The LoadMonoWaveFile function works almost identically to the LoadStereoWaveFile function from the last tutorial. There are just some minor changes since the audio file is going to be mono instead of stereo.

bool Sound3DClass::LoadMonoWaveFile(IDirectSound8* DirectSound, char* filename, long volume)
{
    FILE* filePtr;
    RiffWaveHeaderType riffWaveFileHeader;
    SubChunkHeaderType subChunkHeader;
    FmtType fmtData;
    WAVEFORMATEX waveFormat;
    DSBUFFERDESC bufferDesc;
    HRESULT result;
    IDirectSoundBuffer* tempBuffer;
    unsigned char *waveData, *bufferPtr;
    unsigned long long count;
    unsigned long dataSize, bufferSize;
    long seekSize;
    int error;
    bool foundFormat, foundData;


    // Open the wave file for reading in binary.
    error = fopen_s(&filePtr, filename, "rb");
    if(error != 0)
    {
        return false;
    }

    // Read in the riff wave file header.
    count = fread(&riffWaveFileHeader, sizeof(riffWaveFileHeader), 1, filePtr);
    if(count != 1)
    {
        return false;
    }

    // Check that the chunk ID is the RIFF format.
    if((riffWaveFileHeader.chunkId[0] != 'R') || (riffWaveFileHeader.chunkId[1] != 'I') || (riffWaveFileHeader.chunkId[2] != 'F') || (riffWaveFileHeader.chunkId[3] != 'F'))
    {
        return false;
    }

    // Check that the file format is the WAVE format.
    if((riffWaveFileHeader.format[0] != 'W') || (riffWaveFileHeader.format[1] != 'A') || (riffWaveFileHeader.format[2] != 'V') || (riffWaveFileHeader.format[3] != 'E'))
    {
        return false;
    }

    // Read in the sub chunk headers until you find the format chunk.
    foundFormat = false;
    while(foundFormat == false)
    {
        // Read in the sub chunk header.
        count = fread(&subChunkHeader, sizeof(subChunkHeader), 1, filePtr);
        if(count != 1)
        {
            return false;
        }

        // Determine if it is the fmt header.  If not then move to the end of the chunk and read in the next one.
        if((subChunkHeader.subChunkId[0] == 'f') && (subChunkHeader.subChunkId[1] == 'm') && (subChunkHeader.subChunkId[2] == 't') && (subChunkHeader.subChunkId[3] == ' '))
        {
            foundFormat = true;
        }
        else
        {
            fseek(filePtr, subChunkHeader.subChunkSize, SEEK_CUR);
        }
    }

    // Read in the format data.
    count = fread(&fmtData, sizeof(fmtData), 1, filePtr);
    if(count != 1)
    {
        return false;
    }

    // Check that the audio format is WAVE_FORMAT_PCM.
    if(fmtData.audioFormat != WAVE_FORMAT_PCM)
    {
        return false;
    }

The first change is that we need to confirm the file is recorded in a mono format. 3D sound files must be recorded as single channel (mono).

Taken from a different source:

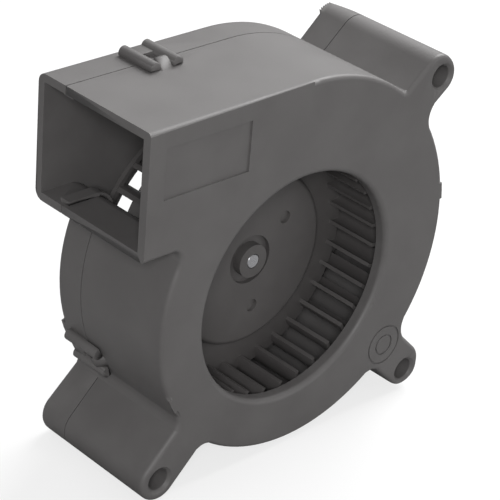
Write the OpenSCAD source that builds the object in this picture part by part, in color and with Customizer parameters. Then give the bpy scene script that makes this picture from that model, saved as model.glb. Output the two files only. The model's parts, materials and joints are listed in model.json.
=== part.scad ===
// DC blower fan: a scroll housing of two shells that snap together, a forward-curved
// blower wheel on a shaft in two ball bearings, and a brushless motor inside its hub.
//
// Every piece is drawn lying on the rear face, with the rotor axis along Z and heights
// counted from the rear face. stand() then turns it upright: the origin is where the
// rotor axis meets the rear face, the inlet faces -Y, the outlet -X, and +Z is up.

/* [Housing] */
// Depth over the front and rear faces
depth = 30; // [28:0.5:36]
// Height of the seam between the two shells
seam_height = 7.4; // [6.4:0.2:9]
// Width of the parting line between the two shells
seam_gap = 0.2; // [0.1:0.05:0.3]
// Side wall of both shells
side_wall = 1.6; // [1.2:0.1:2]
// Face wall of the front shell
front_wall = 1.8; // [1.4:0.1:2.2]
// Face wall of the rear shell
rear_wall = 1.6; // [1.4:0.1:1.8]

/* [Scroll] */
// Outer radius of the scroll below the outlet, where it is tightest
scroll_r = 33; // [32:0.5:40]
// First widening of the scroll, at its lower side
scroll_step_1 = 3.3; // [2:0.1:4]
// Second widening of the scroll, at its right side
scroll_step_2 = 2; // [1:0.1:3]
// Distance from the rotor axis to the mouth of the outlet
mouth_reach = 38.2; // [36.5:0.1:48]
// Height of the outlet's underside above the rotor axis
outlet_low = 17.3; // [15:0.1:19]
// Fillet between the outlet's underside and the scroll
outlet_fillet = 2; // [1.2:0.1:3]

/* [Mounting lugs] */
// Distance between the mounting holes, along both sides of the square
hole_pitch = 64.3; // [63.5:0.1:80]
// Distance from the rotor axis to the right-hand holes
hole_right = 33.1; // [32.5:0.1:40]
// Distance from the rotor axis down to the lower holes
hole_low = 30; // [30:0.1:40]
// Diameter of the mounting holes
hole_d = 4.4; // [3.2:0.1:5]
// Chamfer at both ends of the mounting holes
hole_chamfer = 0.6; // [0.3:0.1:0.8]
// Half the width of the lugs, and the radius of their ends
lug_r = 4.3; // [4:0.1:5]
// Distance by which the upper right lug narrows towards the rear face
lug_taper = 1.4; // [0.5:0.1:1.6]

/* [Inlets] */
// Radius of the inlet's throat
inlet_r = 23; // [20:0.5:25]
// Depth of the inlet's lip
lip_depth = 2.6; // [2:0.1:3]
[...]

    // Check that the wave file was recorded in mono format.
    if(fmtData.numChannels != 1)
    {
        return false;
    }

    // Check that the wave file was recorded at a sample rate of 44.1 KHz.
    if(fmtData.sampleRate != 44100)
    {
        return false;
    }

    // Ensure that the wave file was recorded in 16 bit format.
    if(fmtData.bitsPerSample != 16)
    {
        return false;
    }

    // Seek up to the next sub chunk.
    seekSize = subChunkHeader.subChunkSize - 16;
    fseek(filePtr, seekSize, SEEK_CUR);

    // Read in the sub chunk headers until you find the data chunk.
    foundData = false;
    while(foundData == false)
    {
        // Read in the sub chunk header.
        count = fread(&subChunkHeader, sizeof(subChunkHeader), 1, filePtr);
        if(count != 1)
        {
            return false;
        }

        // Determine if it is the data header.  If not then move to the end of the chunk and read in the next one.
        if((subChunkHeader.subChunkId[0] == 'd') && (subChunkHeader.subChunkId[1] == 'a') && (subChunkHeader.subChunkId[2] == 't') && (subChunkHeader.subChunkId[3] == 'a'))
        {
            foundData = true;
        }
        else
        {
            fseek(filePtr, subChunkHeader.subChunkSize, SEEK_CUR);
        }
    }

    // Store the size of the data chunk.
    dataSize = subChunkHeader.subChunkSize;

    // Set the wave format of secondary buffer that this wave file will be loaded onto.
    waveFormat.wFormatTag = WAVE_FORMAT_PCM;
    waveFormat.nSamplesPerSec = fmtData.sampleRate;
    waveFormat.wBitsPerSample = fmtData.bitsPerSample;
    waveFormat.nChannels = fmtData.numChannels;
    waveFormat.nBlockAlign = (waveFormat.wBitsPerSample / 8) * waveFormat.nChannels;
    waveFormat.nAvgBytesPerSec = waveFormat.nSamplesPerSec * waveFormat.nBlockAlign;
    waveFormat.cbSize = 0;

The buffer will require 3D capabilities. We use the DSBCAPS_CTRL3D bitwised with the other options for the dwFlags parameter.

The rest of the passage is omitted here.